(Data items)
=-=-=-=-=

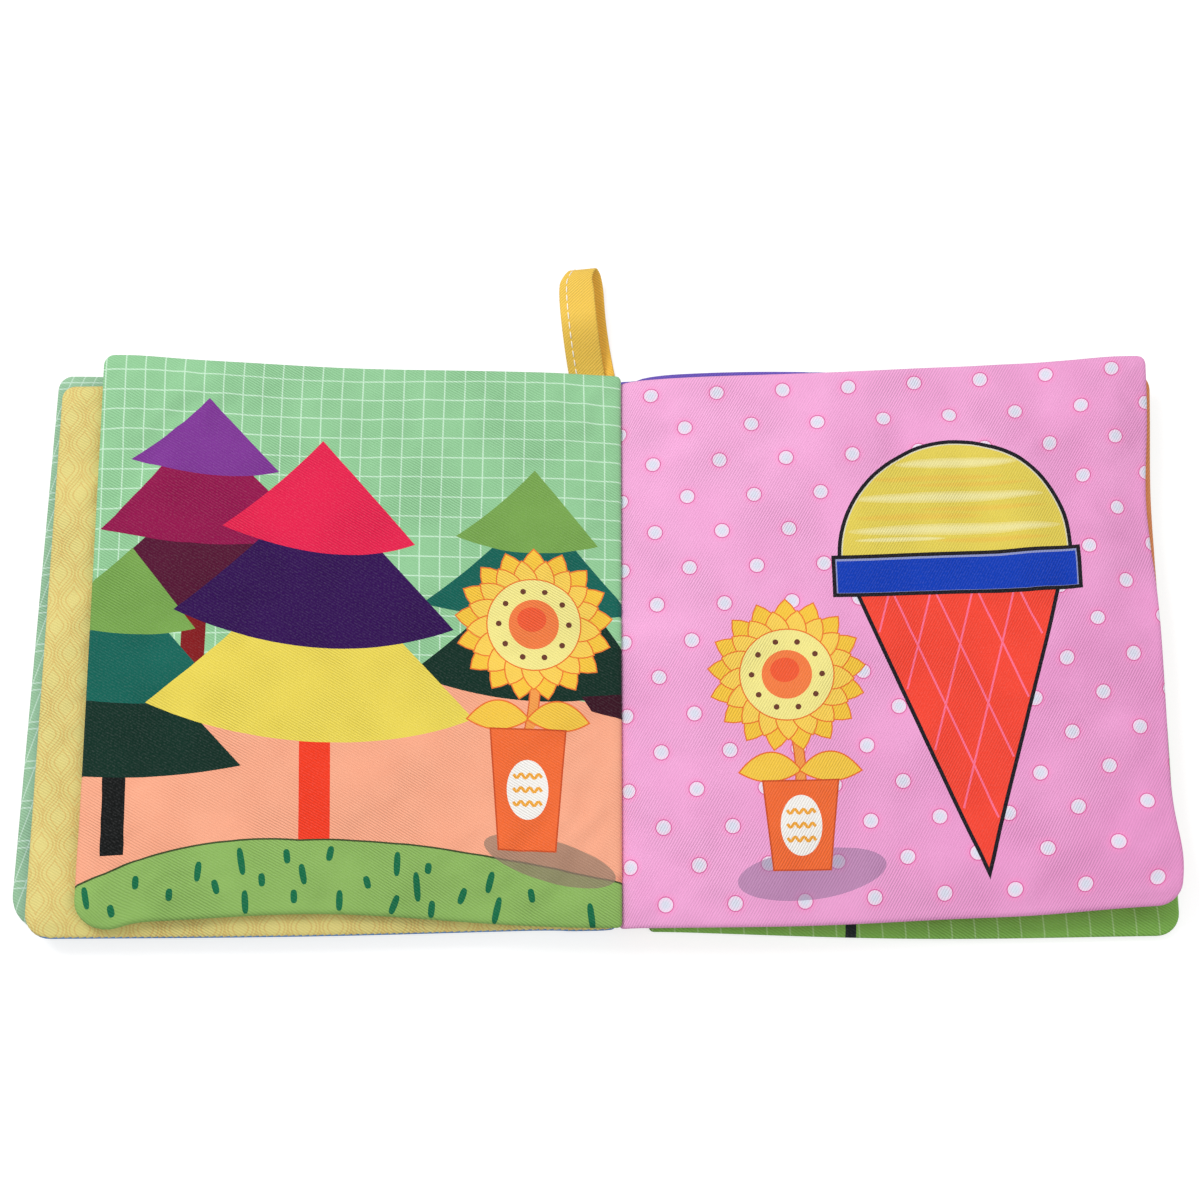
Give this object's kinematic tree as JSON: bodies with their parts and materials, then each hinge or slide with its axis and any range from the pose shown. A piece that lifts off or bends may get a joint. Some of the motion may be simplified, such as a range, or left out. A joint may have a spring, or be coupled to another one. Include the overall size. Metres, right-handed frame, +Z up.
{
  "type": "cloth book",
  "caption": "Infant's soft cloth book lying open and flat: padded printed leaves sewn to a cloth spine between two padded covers, with a ribbon hanging loop.",
  "frame": {"origin": "the middle of the spine's underside under the gutter, on the table", "axes": "+X to the reader's right across the open book, +Y towards the hanging loop, +Z up out of the pages"},
  "size_m": [0.3426, 0.2126, 0.0134],
  "materials": {
    "front_cover_cloth": "printed polyester twill, mint with a pale grid, matt",
    "left_page_cloth": "printed polyester twill, mint page over a yellow one, matt",
    "spine_cloth": "plain blue polyester twill, matt",
    "right_page_cloth": "printed polyester twill, pink page with pale dots, matt",
    "back_cover_cloth": "printed polyester twill, grass green with pale lines, matt",
    "ribbon": "yellow woven ribbon with white stitching, slight sheen"
  },
  "bodies": {
    "spine": {"spine": "spine_cloth", "hanging_loop": "ribbon"},
    "front_half": {"front_cover": "front_cover_cloth", "left_pages": "left_page_cloth"},
    "back_half": {"back_cover": "back_cover_cloth", "right_pages": "right_page_cloth"}
  },
  "joints": [
    {"name": "front_cover_hinge", "type": "hinge", "parent": "spine", "child": "front_half", "pos_m": [-0.00605, 0, 0.00765], "axis": [0, 1, 0], "range_deg": [0, 90]},
    {"name": "back_cover_hinge", "type": "hinge", "parent": "spine", "child": "back_half", "pos_m": [0.00605, 0, 0.00765], "axis": [0, -1, 0], "range_deg": [0, 90]}
  ]
}
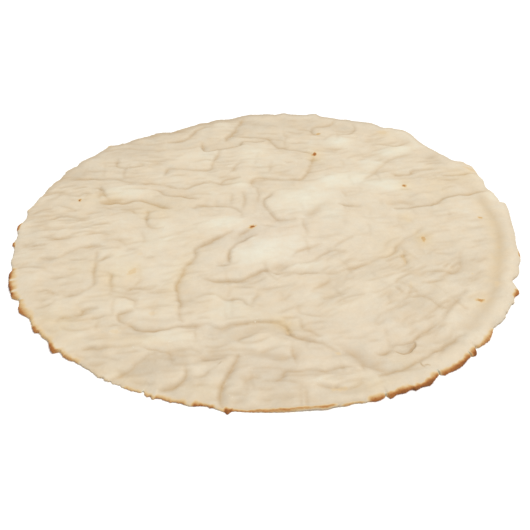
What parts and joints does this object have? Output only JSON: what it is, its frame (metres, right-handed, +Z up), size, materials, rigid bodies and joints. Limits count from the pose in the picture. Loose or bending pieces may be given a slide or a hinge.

=-=-=-=-=

__TASK TO CARRY OUT__:
Write out the listing once more, matching it exactly.

__WRITTEN SOLUTION__:
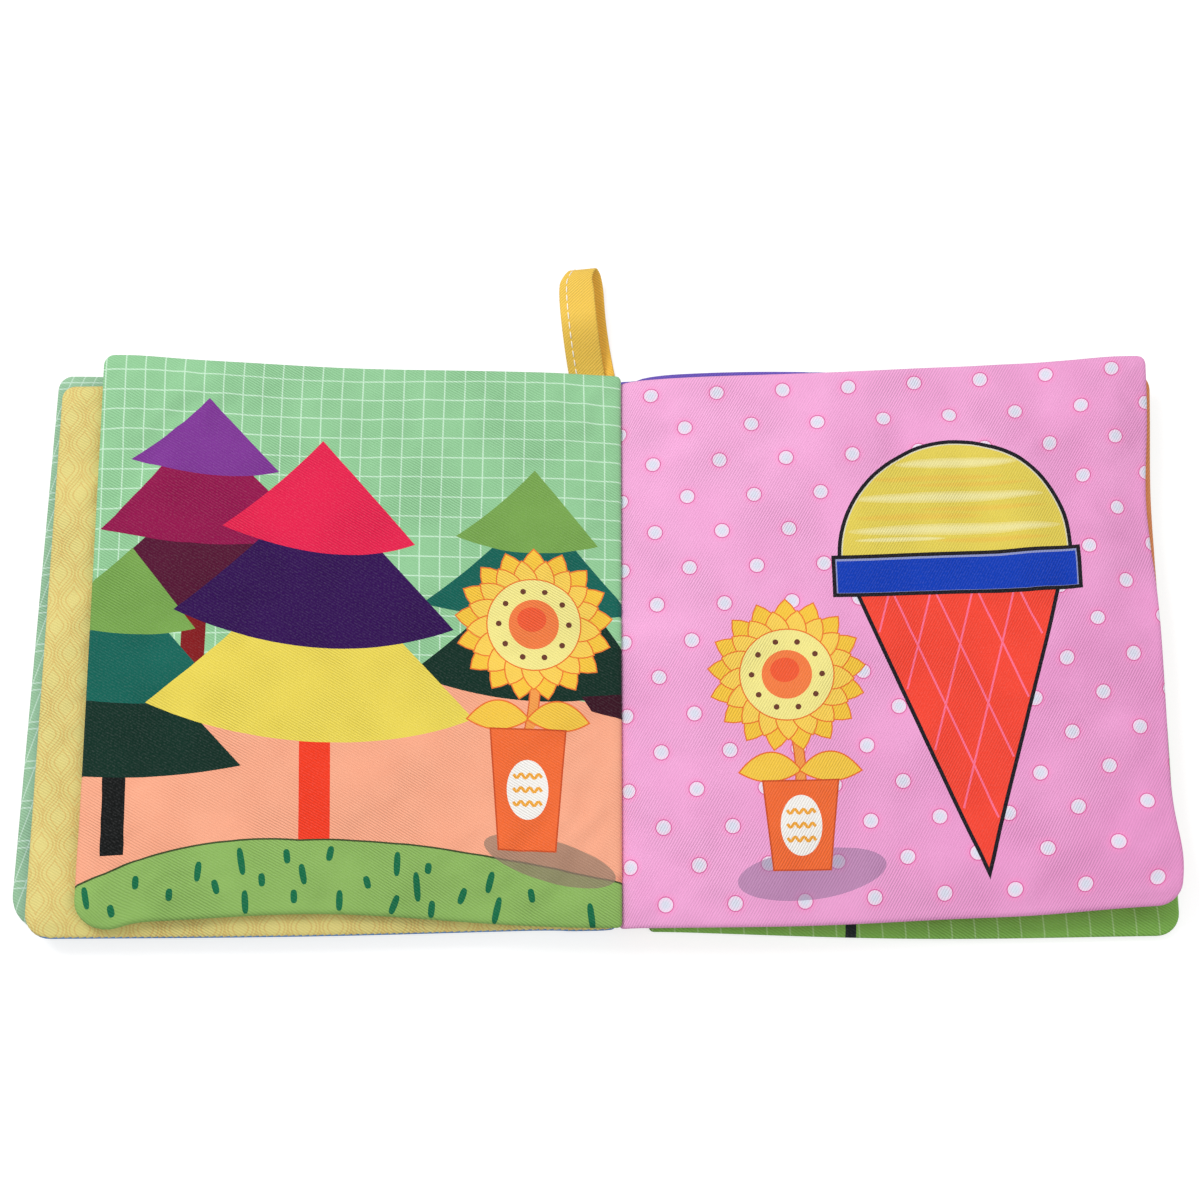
Give this object's kinematic tree as JSON: bodies with their parts and materials, then each hinge or slide with its axis and any range from the pose shown. A piece that lifts off or bends may get a joint. Some of the motion may be simplified, such as a range, or left out. A joint may have a spring, or be coupled to another one. Include the overall size. Metres, right-handed frame, +Z up.
{
  "type": "cloth book",
  "caption": "Infant's soft cloth book lying open and flat: padded printed leaves sewn to a cloth spine between two padded covers, with a ribbon hanging loop.",
  "frame": {"origin": "the middle of the spine's underside under the gutter, on the table", "axes": "+X to the reader's right across the open book, +Y towards the hanging loop, +Z up out of the pages"},
  "size_m": [0.3426, 0.2126, 0.0134],
  "materials": {
    "front_cover_cloth": "printed polyester twill, mint with a pale grid, matt",
    "left_page_cloth": "printed polyester twill, mint page over a yellow one, matt",
    "spine_cloth": "plain blue polyester twill, matt",
    "right_page_cloth": "printed polyester twill, pink page with pale dots, matt",
    "back_cover_cloth": "printed polyester twill, grass green with pale lines, matt",
    "ribbon": "yellow woven ribbon with white stitching, slight sheen"
  },
  "bodies": {
    "spine": {"spine": "spine_cloth", "hanging_loop": "ribbon"},
    "front_half": {"front_cover": "front_cover_cloth", "left_pages": "left_page_cloth"},
    "back_half": {"back_cover": "back_cover_cloth", "right_pages": "right_page_cloth"}
  },
  "joints": [
    {"name": "front_cover_hinge", "type": "hinge", "parent": "spine", "child": "front_half", "pos_m": [-0.00605, 0, 0.00765], "axis": [0, 1, 0], "range_deg": [0, 90]},
    {"name": "back_cover_hinge", "type": "hinge", "parent": "spine", "child": "back_half", "pos_m": [0.00605, 0, 0.00765], "axis": [0, -1, 0], "range_deg": [0, 90]}
  ]
}
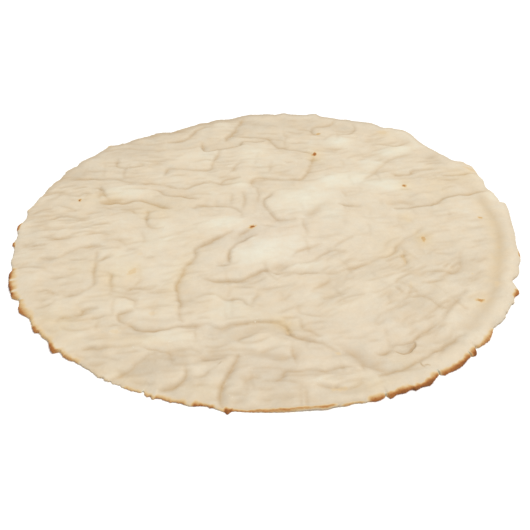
What parts and joints does this object have? Output only JSON: what it is, its frame (metres, right-handed, +Z up), size, materials, rigid bodies and joints. Limits count from the pose in the picture. Loose or bending pieces may be given a slide or a hinge.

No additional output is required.